**INFORMATION PROVIDED**
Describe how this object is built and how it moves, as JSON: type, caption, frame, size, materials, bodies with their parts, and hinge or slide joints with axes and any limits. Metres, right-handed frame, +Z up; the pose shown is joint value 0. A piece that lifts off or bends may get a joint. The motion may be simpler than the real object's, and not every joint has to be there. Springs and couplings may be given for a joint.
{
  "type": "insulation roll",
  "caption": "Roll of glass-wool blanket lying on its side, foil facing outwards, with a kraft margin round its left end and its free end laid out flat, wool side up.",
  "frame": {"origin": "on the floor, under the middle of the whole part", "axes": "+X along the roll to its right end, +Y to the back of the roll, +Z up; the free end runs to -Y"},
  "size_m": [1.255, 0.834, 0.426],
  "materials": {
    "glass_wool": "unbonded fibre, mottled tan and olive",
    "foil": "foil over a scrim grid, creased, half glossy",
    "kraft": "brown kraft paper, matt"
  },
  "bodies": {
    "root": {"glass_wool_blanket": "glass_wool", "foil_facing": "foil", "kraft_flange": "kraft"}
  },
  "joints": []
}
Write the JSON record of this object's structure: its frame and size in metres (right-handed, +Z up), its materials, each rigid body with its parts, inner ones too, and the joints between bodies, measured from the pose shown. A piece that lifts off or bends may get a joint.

--

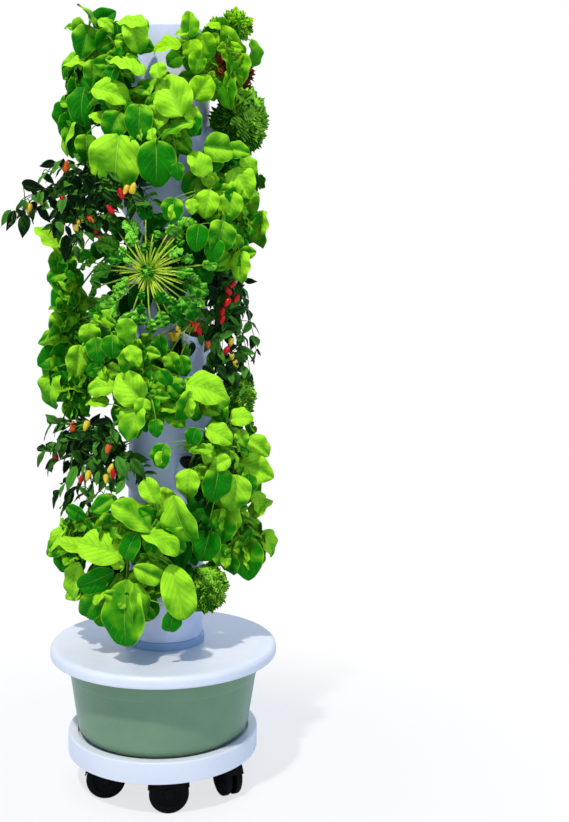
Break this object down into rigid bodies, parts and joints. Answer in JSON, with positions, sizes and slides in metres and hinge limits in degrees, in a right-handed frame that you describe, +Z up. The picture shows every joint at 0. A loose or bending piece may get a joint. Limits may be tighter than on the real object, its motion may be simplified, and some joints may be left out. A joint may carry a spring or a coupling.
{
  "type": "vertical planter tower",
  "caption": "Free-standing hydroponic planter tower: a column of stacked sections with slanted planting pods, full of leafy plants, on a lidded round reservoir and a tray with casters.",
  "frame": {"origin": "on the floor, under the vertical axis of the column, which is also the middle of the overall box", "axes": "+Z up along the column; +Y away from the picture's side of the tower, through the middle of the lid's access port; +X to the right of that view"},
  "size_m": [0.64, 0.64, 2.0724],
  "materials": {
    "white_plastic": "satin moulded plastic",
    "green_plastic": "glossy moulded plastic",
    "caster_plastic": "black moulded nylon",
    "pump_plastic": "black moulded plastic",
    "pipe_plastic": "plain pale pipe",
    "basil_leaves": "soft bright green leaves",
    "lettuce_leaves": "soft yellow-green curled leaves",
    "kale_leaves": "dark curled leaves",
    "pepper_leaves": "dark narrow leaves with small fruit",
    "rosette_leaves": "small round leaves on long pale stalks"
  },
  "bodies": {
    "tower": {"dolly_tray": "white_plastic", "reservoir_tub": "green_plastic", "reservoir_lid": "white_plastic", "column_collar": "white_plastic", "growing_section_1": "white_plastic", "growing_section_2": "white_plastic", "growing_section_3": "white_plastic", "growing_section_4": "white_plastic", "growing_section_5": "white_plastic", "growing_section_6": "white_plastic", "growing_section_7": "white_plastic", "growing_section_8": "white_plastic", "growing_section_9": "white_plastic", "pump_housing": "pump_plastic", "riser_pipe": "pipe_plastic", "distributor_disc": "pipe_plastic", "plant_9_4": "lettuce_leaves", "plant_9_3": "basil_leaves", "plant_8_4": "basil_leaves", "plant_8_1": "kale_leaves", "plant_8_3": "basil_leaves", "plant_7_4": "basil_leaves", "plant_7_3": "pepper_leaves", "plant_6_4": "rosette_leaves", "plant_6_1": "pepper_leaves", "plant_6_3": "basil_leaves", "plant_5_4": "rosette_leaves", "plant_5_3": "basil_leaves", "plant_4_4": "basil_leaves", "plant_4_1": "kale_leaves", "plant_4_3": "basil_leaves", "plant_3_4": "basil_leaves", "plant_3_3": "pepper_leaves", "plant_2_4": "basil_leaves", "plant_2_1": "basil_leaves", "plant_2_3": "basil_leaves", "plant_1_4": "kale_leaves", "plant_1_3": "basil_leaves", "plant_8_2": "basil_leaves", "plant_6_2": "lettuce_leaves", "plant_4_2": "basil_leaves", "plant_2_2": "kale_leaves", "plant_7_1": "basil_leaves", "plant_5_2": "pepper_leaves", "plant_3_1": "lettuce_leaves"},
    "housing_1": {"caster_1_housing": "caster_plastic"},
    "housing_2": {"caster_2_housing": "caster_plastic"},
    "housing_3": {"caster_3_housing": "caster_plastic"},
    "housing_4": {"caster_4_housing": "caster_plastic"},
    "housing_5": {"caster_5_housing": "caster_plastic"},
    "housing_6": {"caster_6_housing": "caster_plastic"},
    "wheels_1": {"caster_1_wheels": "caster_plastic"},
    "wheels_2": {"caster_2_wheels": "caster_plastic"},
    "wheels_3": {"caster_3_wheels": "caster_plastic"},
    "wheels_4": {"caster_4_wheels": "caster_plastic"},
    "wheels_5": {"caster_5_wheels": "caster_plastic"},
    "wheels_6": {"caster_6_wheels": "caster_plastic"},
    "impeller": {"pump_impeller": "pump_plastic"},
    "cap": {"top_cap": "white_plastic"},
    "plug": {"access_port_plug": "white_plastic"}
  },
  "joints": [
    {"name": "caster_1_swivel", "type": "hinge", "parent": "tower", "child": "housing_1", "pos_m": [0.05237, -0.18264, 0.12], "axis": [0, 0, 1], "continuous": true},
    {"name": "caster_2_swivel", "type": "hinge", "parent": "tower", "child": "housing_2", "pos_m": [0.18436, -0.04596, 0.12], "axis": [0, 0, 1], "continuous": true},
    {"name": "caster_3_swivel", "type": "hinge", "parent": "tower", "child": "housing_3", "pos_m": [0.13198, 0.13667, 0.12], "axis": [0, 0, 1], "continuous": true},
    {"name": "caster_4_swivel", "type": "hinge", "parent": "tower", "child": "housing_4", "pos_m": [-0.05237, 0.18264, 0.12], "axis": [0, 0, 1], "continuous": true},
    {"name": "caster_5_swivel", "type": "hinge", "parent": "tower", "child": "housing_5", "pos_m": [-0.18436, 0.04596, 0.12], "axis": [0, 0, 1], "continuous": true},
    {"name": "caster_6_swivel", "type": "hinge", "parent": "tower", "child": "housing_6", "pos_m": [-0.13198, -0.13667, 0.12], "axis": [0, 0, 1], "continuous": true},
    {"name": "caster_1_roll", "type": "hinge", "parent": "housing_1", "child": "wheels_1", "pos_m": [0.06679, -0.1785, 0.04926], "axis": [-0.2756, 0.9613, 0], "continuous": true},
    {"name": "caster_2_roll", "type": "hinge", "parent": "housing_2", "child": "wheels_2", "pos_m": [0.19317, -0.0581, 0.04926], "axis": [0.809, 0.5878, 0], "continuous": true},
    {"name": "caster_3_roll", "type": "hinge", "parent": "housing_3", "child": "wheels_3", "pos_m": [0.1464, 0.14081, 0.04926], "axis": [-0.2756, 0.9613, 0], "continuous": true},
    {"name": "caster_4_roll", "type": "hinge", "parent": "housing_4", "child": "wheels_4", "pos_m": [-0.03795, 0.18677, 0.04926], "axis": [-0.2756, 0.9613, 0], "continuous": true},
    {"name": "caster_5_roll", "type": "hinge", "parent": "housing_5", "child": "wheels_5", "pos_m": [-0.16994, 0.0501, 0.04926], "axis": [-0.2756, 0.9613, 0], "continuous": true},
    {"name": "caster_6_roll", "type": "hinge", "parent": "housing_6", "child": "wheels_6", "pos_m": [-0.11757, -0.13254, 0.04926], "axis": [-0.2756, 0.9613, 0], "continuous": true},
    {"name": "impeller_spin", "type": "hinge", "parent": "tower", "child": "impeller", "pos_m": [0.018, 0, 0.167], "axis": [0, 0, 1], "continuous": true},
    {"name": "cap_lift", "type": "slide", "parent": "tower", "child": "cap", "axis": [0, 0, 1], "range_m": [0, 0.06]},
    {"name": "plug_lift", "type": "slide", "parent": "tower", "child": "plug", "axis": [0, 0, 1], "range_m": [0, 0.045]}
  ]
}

**TASK STATEMENT**
Gather from the entries above all lines that include the string "JSON".

**EXPECTED OUTPUT**
Describe how this object is built and how it moves, as JSON: type, caption, frame, size, materials, bodies with their parts, and hinge or slide joints with axes and any limits. Metres, right-handed frame, +Z up; the pose shown is joint value 0. A piece that lifts off or bends may get a joint. The motion may be simpler than the real object's, and not every joint has to be there. Springs and couplings may be given for a joint.
Write the JSON record of this object's structure: its frame and size in metres (right-handed, +Z up), its materials, each rigid body with its parts, inner ones too, and the joints between bodies, measured from the pose shown. A piece that lifts off or bends may get a joint.
Break this object down into rigid bodies, parts and joints. Answer in JSON, with positions, sizes and slides in metres and hinge limits in degrees, in a right-handed frame that you describe, +Z up. The picture shows every joint at 0. A loose or bending piece may get a joint. Limits may be tighter than on the real object, its motion may be simplified, and some joints may be left out. A joint may carry a spring or a coupling.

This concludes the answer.